Au moment où, avant de sortir, je trace le plan de ma journée, un domestique entre et introduit un vieux petit bonhomme très-proprement vêtu qui, dit-il, veut me parler.

Je regarde de loin l’inconnu avec méfiance :

« Est-ce un guide ?

— Monsieur, c’est un tailleur.

— Je n’ai pas besoin de tailleur. »

Le domestique hausse les épaules d’un air d’incertitude, et fait signe à l’homme d’avancer pour s’expliquer lui-même.

Ce petit vieillard, tout chétif, tient à la main un-vaste chapeau noir, où il me semble que deux ou trois têtes comme la sienne s’enfouiraient dans l’invisible. Sa redingote brune descend jusqu’à ses talons ; elle est ouverte et laisse voir du linge blanc, un gilet de velours violet presque neuf, une chaînette d’argent. Son visage est si ridé, qu’il m’est impossible de me faire aucune idée de ce que furent ou de ce que doivent être son nez et sa bouche : je n’aperçois guère que des sillons de toutes formes. Il parle français ou à peu près.

« Job Steyer, monsieur, je suis Job Steyer. Je viens avec respect chercher monsieur (il prononce monsieueur) pour lui faire voir le globe Behaim. »

Je le regarde fort étonné.

« Ce globe, dis-je, appartient à la ville. J’irai le voir à la bibliothèque, un autre jour, lorsque je me trouverai de ce côté.

— Monsieur fait erreur. Le globe a été rendu depuis longtemps à la famille Behaim qui, dans la saison d’été, est toujours absente, et si monsieur n’est pas particulièrement connu de l’homme d’affaires du major Behaim, monsieur, je crois, ne réussira pas à se faire montrer la chose de Nuremberg qu’il a le plus le désir de voir. »

(Comment ce tailleur sait-il si bien ce que je désire ?)

« L’homme d’affaires part ce soir pour la Bohême, » ajoute-t-il en voyant mon indécision.

Refuserai-je ? Cet homme, après tout, a deviné ma pensée et me rappelle un devoir. Je suis, de plus, très-convaincu que j’aurais grand tort de compter sur les indications des gens de l’hôtel. M. Galimberti n’est pas sans complaisance, mais il n’aime pas à parler, et ses jeunes serviteurs, venus récemment des bords du Rhin et de la Suisse, ne savent encore rien de Nuremberg. Ne pensant donc plus qu’au globe, je prends mon chapeau et je suis le petit homme qui passe fièrement au milieu des gens de l’hôtel, dans le corridor du rez-déchaussée.
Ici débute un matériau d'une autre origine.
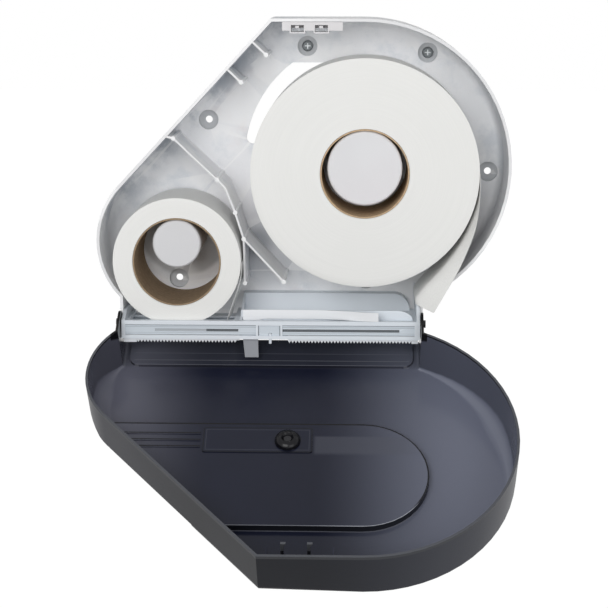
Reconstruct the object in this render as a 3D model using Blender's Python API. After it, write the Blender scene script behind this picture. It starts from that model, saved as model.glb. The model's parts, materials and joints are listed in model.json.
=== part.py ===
"""Wall-mounted twin-roll toilet paper dispenser, with its cover hanging open.

Metres, +Z up, +Y into the wall. The origin is on the wall plane, on the large hub's axis.
Depths are given as a distance out from the wall, so a depth d lies at y = -d.
"""

import math

import bmesh
import bpy
from mathutils import Matrix, Vector

MM = 0.001

# Fits
CLEARANCE = 0.3 * MM
OVERRUN = 2.0 * MM
EMBED = 1.0 * MM
WELD = 0.001 * MM

# Casing outline, seen from the front
BIG_RADIUS = 149.0 * MM
SMALL_RADIUS = 84.0 * MM
STUB_X = -192.0 * MM
STUB_Z = -78.0 * MM
CORNER_X = -96.0 * MM
CHIN_LEFT = -252.8 * MM
CHIN_RIGHT = 60.9 * MM
ARC_END_GAP = math.radians(4.0)
BIG_ARC_END = ARC_END_GAP - math.acos(CHIN_RIGHT / BIG_RADIUS)
SMALL_ARC_START = math.pi + math.acos((STUB_X - CHIN_LEFT) / SMALL_RADIUS) - ARC_END_GAP
BIG_ARC_STEPS = 28
SMALL_ARC_STEPS = 16

# Base casing
BASE_DEPTH = 80.0 * MM
BASE_WALL = 3.0 * MM
BACK_WALL = 2.5 * MM
BACK_HOLLOW = 6.0 * MM
BASE_BOTTOM = -178.0 * MM
BASE_FILLET = 9.0 * MM
INNER_FACE = BACK_HOLLOW + BACK_WALL

# Screw dimples
DIMPLE_RADIUS = 10.3 * MM
DIMPLE_WALL = 2.2 * MM
DIMPLE_FLOOR = 2.5 * MM
SCREW_HOLE_RADIUS = 3.7 * MM
TOP_LEFT_DROP = 30.2 * MM
TOP_RIGHT_DROP = 36.8 * MM
RIGHT_MARGIN = 18.9 * MM
TOP_LEFT_SCREW = (-60.6 * MM, BIG_RADIUS - TOP_LEFT_DROP)
TOP_RIGHT_SCREW = (65.0 * MM, BIG_RADIUS - TOP_RIGHT_DROP)
DIAGONAL_HOLE = (-165.0 * MM, 41.7 * MM)
RIGHT_HOLE = (BIG_RADIUS - RIGHT_MARGIN, -12.1 * MM)
LOW_LEFT_HOLE = (-198.7 * MM, -128.5 * MM)
LOW_RIGHT_HOLE = (1.9 * MM, -128.5 * MM)
SCREW_HEAD_RADIUS = 5.9 * MM
SCREW_HEAD_HEIGHT = 3.4 * MM
SCREW_CHAMFER = 1.2 * MM
SCREW_SHANK_RADIUS = 2.3 * MM
SCREW_CROSS_LENGTH = 6.0 * MM
SCREW_CROSS_WIDTH = 1.3 * MM
SCREW_CROSS_DEPTH = 1.4 * MM

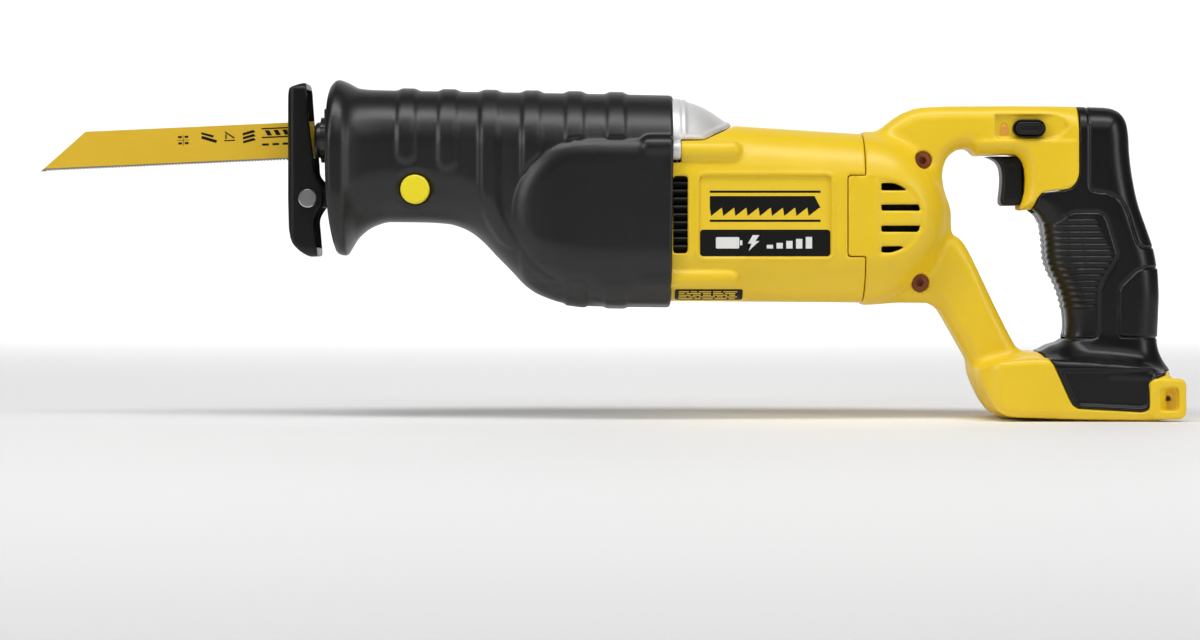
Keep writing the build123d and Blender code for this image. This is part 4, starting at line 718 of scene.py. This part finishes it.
def lugField(x, y, z):  # the square lugs behind the foot
    ring = slab(roundRect(x - lug["x"], z - lug["z"], lug["halfX"], lug["halfZ"], 3.6),
                np.abs(np.abs(y) - lug["middleY"]) - lug["halfY"], 1.3)
    pocket = np.maximum(roundRect(x - lug["x"] - 0.6, z - lug["z"] + 0.2, 4.7, 5.6, 1.8),
                        lug["floorY"] - np.abs(y))
    hole = np.hypot(x - lug["holeX"], z - lug["holeZ"]) - lug["holeR"]
    return smoothCut(smoothCut(ring, pocket, 0.8), hole, 0.4)


def blackArea(x, y, z):  # where the black overmould lies
    area = outlineDistance(x, z, handle["seam"])
    keep = np.minimum(27.6 - z, handle["inlayDepth"] - np.abs(y))
    return np.maximum(area, np.minimum(keep, np.maximum(246 - x, 20.5 - z)))


def shellField(side):
    def field(x, y, z):
        body = handleForm(x, y, z)
        body = smoothCut(body, blackArea(x, y, z) - 0.16, 0.7)
        body = smoothUnion(body, lugField(x, y, z), 1.5)
        seam = motor["seamX"] + 0.15 - x
        tab = np.maximum(tabArea(x, z, -0.45), 31 - np.abs(y))
        body = smoothMeet(body, np.minimum(seam, tab), 0.7)
        vent = ventArea(x, z)
        body = body + 0.9 * ramp(0.6, -0.6, vent) * ramp(20, 26, np.abs(y))
        lifted = np.maximum(tabArea(x, z, -1.4), x - 131.4)
        body = body + 0.45 * ramp(0.7, -0.3, lifted) * ramp(24, 30, np.abs(y))
        for slotZ, slotHalf in ((115.4, 1.75), (105.1, 1.5), (94.7, 1.5), (84.6, 1.5)):
            slot = np.maximum(np.maximum(np.abs(z - slotZ) - slotHalf, vent + 1.0), 22 - np.abs(y))
            body = smoothCut(body, slot, 0.6)
        hollow = np.maximum(motorForm(x, y, z, 3.2), np.maximum(112 - x, x - 164))
        hollow = np.maximum(hollow, outlineDistance(x, z, handle["hollow"]))
        body = smoothCut(body, hollow, 0.8)
        body = smoothCut(smoothCut(body, boxField(x, y, z, *triggerSlot), 0.5),
                         boxField(x, y, z, *switchBay), 0.5)
        pocket = outlineDistance(x, z, [(192.6, 151.6), (192.6, 141.4), (194, 139.9),
                                        *bend([(219, 139.9), (224.5, 141.2), (228.6, 145.7), (224.5, 150.2),
                                               (219, 151.6)])])
        floor = 13.1 + 2.6 * ramp(214, 229, x)
        body = smoothCut(body, np.maximum(pocket, floor - np.abs(y)), 0.8)
        lockHole = roundRect(x - 209.5, z - 144.9, 7.3, 3.5, 3.5)
        body = smoothCut(body, lockHole, 0.4)
        for screwX, _, screwZ in screws["places"][:2]:
            bore = np.hypot(x - screwX, z - screwZ)
            if side < 0:
                body = smoothCut(body, np.maximum(bore - screws["recessR"], y + 12.4), 0.5)
            else:
                body = smoothCut(body, np.maximum(bore - 2.6, 12.5 - y), 0.6)
        return smoothMeet(body, side * -y + 0.12, 0.6)
    return field


lowCorner, highCorner = (116, -42, 0), (287, 0.5, 158)
skin("handleShellLeft", shellField(-1), lowCorner, highCorner, handle["cell"], yellowNylon, "housing",
     ["handle_shell_left"])
skin("handleShellRight", shellField(1), (116, -0.5, 0), (287, 42, 158), handle["cell"], yellowNylon,
     "housing",
     ["handle_shell_right"])

gripLines = [
    [(239.2, 160), (239.2, 116), (240.2, 113.9), (242.5, 113.2), (248, 112.6), (252.5, 110.8), (256.5, 107),
     (259, 102), (261.3, 93.5), (263, 87.8), (265.5, 85.6), (280, 85.4)],
    [(280, 75.6), (266, 75.2), (262.5, 73.6), (255.2, 66.4), (254.2, 64), (253.6, 42.8), (254.8, 41),
     (280, 40)],
    [(212, 97.8), (220, 97.2), (223.5, 98.4), (229, 102), (232, 103), (243.5, 103), (246.5, 101.6),
     (248.2, 98.5), (253.2, 82), (252.6, 79), (246, 68.6), (244.4, 64), (244.4, 44), (243, 40.8),
     (240.5, 40), (212, 40)],
]
ribArea = [(216, 93), (229.5, 100.6), (241.5, 100.8), (250.8, 81.8), (250, 79.4), (243, 68.5),
           (241.6, 54.5), (212, 54.5)]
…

Il est le triomphateur, et je suis sa conquête.

Nous traversons une petite place ou l’on a élevé à Albert Durer une belle statue en bronze d’après un modèle du célèbre sculpteur de Berlin, Rauch, mort depuis peu d’années.

Dans la rue Thérèse (Theresien Strasse), le petit tailleur pousse une grande porte, et je vois une cour à moitié remplie de grandes tonnes et décorée de balcons en bois et d’un escalier sculptés d’un goût agréable.
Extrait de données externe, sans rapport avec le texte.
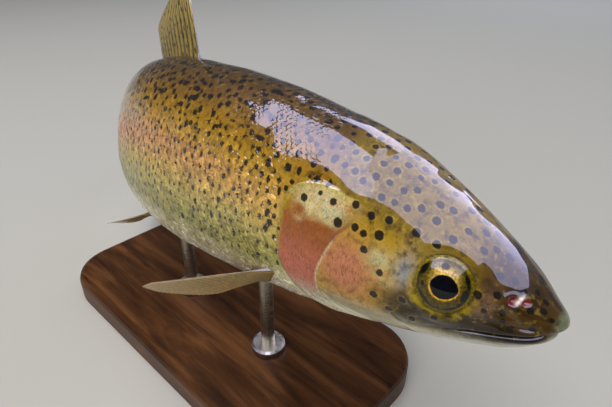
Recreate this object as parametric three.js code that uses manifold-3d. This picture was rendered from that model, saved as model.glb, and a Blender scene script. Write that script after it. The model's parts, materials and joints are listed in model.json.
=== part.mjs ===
// Rainbow trout at life size, curved as it turns, on a low display stand. Millimetres, +Z up.
// The head points along +X. The row's origin is the middle of the stand's underside.
import * as THREE from 'three';
import { mergeVertices } from 'three/addons/utils/BufferGeometryUtils.js';
import Module from 'manifold-3d';

const wasm = await Module();
wasm.setup();

// driving dimensions
const standardLength = 360;        // snout to the root of the tail fin
const seam = 0.3;                  // gap left where two pieces meet
const roundness = 2.15;            // exponent of the body's cross-section

// how the body is carried
const leanAngle = THREE.MathUtils.degToRad(15);   // the back leans to the fish's left
const bendStart = 83;              // station where the trunk starts to turn
const bendPeak = 216;              // station where it turns the most
const peakTurn = THREE.MathUtils.degToRad(0.30);  // turn for each millimetre at the peak
const tailTurn = THREE.MathUtils.degToRad(0.10);  // and at the root of the tail fin
const droopAngle = THREE.MathUtils.degToRad(-5);  // the trunk hangs a little below the head's line

// stand
const axisHeight = 100;            // underside of the base up to the head's middle line
const baseLength = 190;
const baseWidth = 92;
const baseThickness = 13;
const baseCorner = 22;
const baseEdge = 2.5;
const rodRadius = 3.2;
const rodSides = 20;
const collarRadius = 8;
const collarHeight = 4;
const rodStations = { front: 112, rear: 178 };
const standStation = 150;          // the base is centred under this station

// height of the back, the belly and half the breadth, each as station: value
const backLine = bluntAtSnout({
  0: 0, 1: 1.8, 2.6: 3.1, 5: 5, 10: 9.1, 17: 13.5, 28: 19.4, 43: 26.5, 56: 31.6, 69: 34.5, 83: 36.5,
  103: 38.9, 129: 40.8, 171: 41.4, 214: 36.9, 266: 26.6, 321: 17.8, 360: 18.9,
});
const bellyLine = bluntAtSnout({
  0: 0, 1: -3.1, 2.6: -5.9, 5: -8.9, 10: -12.6, 17: -15.9, 28: -19.9, 43: -24.6, 56: -28.1, 69: -31,
  83: -33.6, 103: -37.1, 129: -40.5, 171: -43.3, 214: -41.5, 266: -32.5, 321: -18.4, 360: -19.7,
});
const halfBreadth = bluntAtSnout({
  0: 0, 1: 3.8, 2.6: 6, 5: 8.1, 10: 10.9, 17: 13.6, 28: 17.3, 43: 20.6, 56: 22.6, 69: 23.9, 83: 24.8,
  103: 24.9, 129: 24.3, 171: 23, 214: 20.6, 266: 15.2, 321: 7.4, 360: 4.7,
});

// materials
const skinOlive = new THREE.MeshStandardMaterial({ color: '#7d7430', roughness: 0.35, metalness: 0.1 });
const skinRose = new THREE.MeshStandardMaterial({ color: '#b5705a', roughness: 0.35, metalness: 0.1 });
const skinBelly = new THREE.MeshStandardMaterial({ color: '#b9b27a', roughness: 0.4, metalness: 0.1 });
const finAmber = new THREE.MeshStandardMaterial({ color: '#8f7a3c', roughness: 0.45, metalness: 0 });
const eyeGold = new THREE.MeshStandardMaterial({ color: '#2a2410', roughness: 0.08, metalness: 0.1 });
const darkWood = new THREE.MeshStandardMaterial({ color: '#3a2a1e', roughness: 0.5, metalness: 0 });
const brushedSteel = new THREE.MeshStandardMaterial({ color: '#9a9a98', roughness: 0.3, metalness: 1 });

// curves and frames
// A smooth curve through the keys that never overshoots them.
function monotone(keys) {
  const stations = Object.keys(keys).map(Number).sort((a, b) => a - b);
  const values = stations.map((station) => keys[station]);
  const steps = stations.slice(1).map((station, i) => station - stations[i]);
  const slopes = steps.map((step, i) => (values[i + 1] - values[i]) / step);
  const tangents = values.map((value, i) => {
    if (i === 0) return slopes[0];
    if (i === slopes.length) return slopes[i - 1];
    if (slopes[i - 1] * slopes[i] <= 0) return 0;
    const before = 2 * steps[i] + steps[i - 1];
    const after = steps[i] + 2 * steps[i - 1];
    return (before + after) / (before / slopes[i - 1] + after / slopes[i]);
  });
  return (station) => {
    const x = THREE.MathUtils.clamp(station, stations[0], stations.at(-1));
    const i = Math.min(slopes.length - 1, Math.max(0, stations.findIndex((key) => key > x) - 1));
    const t = stations.at(-1) === x ? 1 : (x - stations[i]) / steps[i];
    const j = stations.at(-1) === x ? slopes.length - 1 : i;
    const t2 = t * t;
    const t3 = t2 * t;
    return (2 * t3 - 3 * t2 + 1) * values[j] + (t3 - 2 * t2 + t) * steps[j] * tangents[j]
      + (3 * t2 - 2 * t3) * values[j + 1] + (t3 - t2) * steps[j] * tangents[j + 1];
  };
}

// The same, eased by the root of the station so that the snout comes out round.
function bluntAtSnout(keys) {
  const eased = Object.fromEntries(Object.entries(keys).map(([station, value]) => [Math.sqrt(station), value]));
  const curve = monotone(eased);
  return (station) => curve(Math.sqrt(Math.max(station, 0)));
}

// The middle line of the body, walked a millimetre at a time from the snout to past the tail.
const finRoom = 60;                // the middle line carries on under the tail fin
const middleLine = walkMiddleLine(standardLength + finRoom);

function walkMiddleLine(length) {
  const line = [];
  const point = new THREE.Vector3();
  let heading = 0;
  for (let station = 0; station <= length; station += 1) {
    const eased = THREE.MathUtils.smoothstep(station, bendStart, bendPeak);
    const droop = droopAngle * eased;
    const along = new THREE.Vector3(
      -Math.cos(heading) * Math.cos(droop),
      Math.sin(heading) * Math.cos(droop),
      Math.sin(droop),
    );
    line.push({ point: point.clone(), heading, along });
    point.add(along);
    heading += turnAt(station);
  }
  return line;
}

function turnAt(station) {
  if (station < bendStart) return 0;
  if (station < bendPeak) return peakTurn * (station - bendStart) / (bendPeak - bendStart);
  const past = (station - bendPeak) / (standardLength - bendPeak);
  return THREE.MathUtils.lerp(peakTurn, tailTurn, Math.min(past, 1));
}

// Body coordinates to the row's frame: station from the snout, right of and above the middle line.
function place(station, right, up) {
  const whole = THREE.MathUtils.clamp(Math.floor(station), 0, middleLine.length - 2);
  const here = middleLine[whole];
  const next = middleLine[whole + 1];
  const part = station - whole;
  const point = here.point.clone().addScaledVector(here.along, part);
  const heading = THREE.MathUtils.lerp(here.heading, next.heading, THREE.MathUtils.clamp(part, 0, 1));
  const rightward = new THREE.Vector3(-Math.sin(heading), -Math.cos(heading), 0);
  const upward = here.along.clone().cross(rightward).normalize();
  return point.addScaledVector(rightward, right).addScaledVector(upward, up);
}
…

« C’est ici, me dit-il avec un salut, une manufacture de tabac. »

Sur la place Saint-Gilles (Egidien platz), dans une belle maison qui appartient à M. Fuchs, j’entrevois un étroit escalier à jour en spirale d’un charmant effet et dont le plafond est sculpté d’une manière exquise.

À côté de l’église Saint-Gilles, devant le gymnase royal, fondé en 1526, s’élève, depuis 1826 seulement, une statue de Mélanchthon, parle sculpteur Burgschmidt.

Je contemple la figure de ce doux réformateur, qui, le jour ou un de nos savants lui rendit visite, tenait d’une main sa Bible et de l’autre berçait son plus jeune enfant. Pendant ce temps, le petit homme s’éloigne, et quelques instants après revient précédé d’un monsieur très-grave qui porte un trousseau de clefs et m’invite à le suivre.

Nous entrons dans une jolie maison qui fait face à l’église Saint-Gilles. L’intérieur indique l’aisance, même la fortune. La pièce du rez-de-chaussée, pavée seulement, mais bien close et d’une propreté remarquable, paraît servir d’antichambre et de bûcher. L’escalier en bois est élégant quoique un peu massif. Nous montons à une petite chambre du second étage qui contient les archives de la famille. Le globe est au milieu, dans un cercle supporté par une sorte de trépied en fer.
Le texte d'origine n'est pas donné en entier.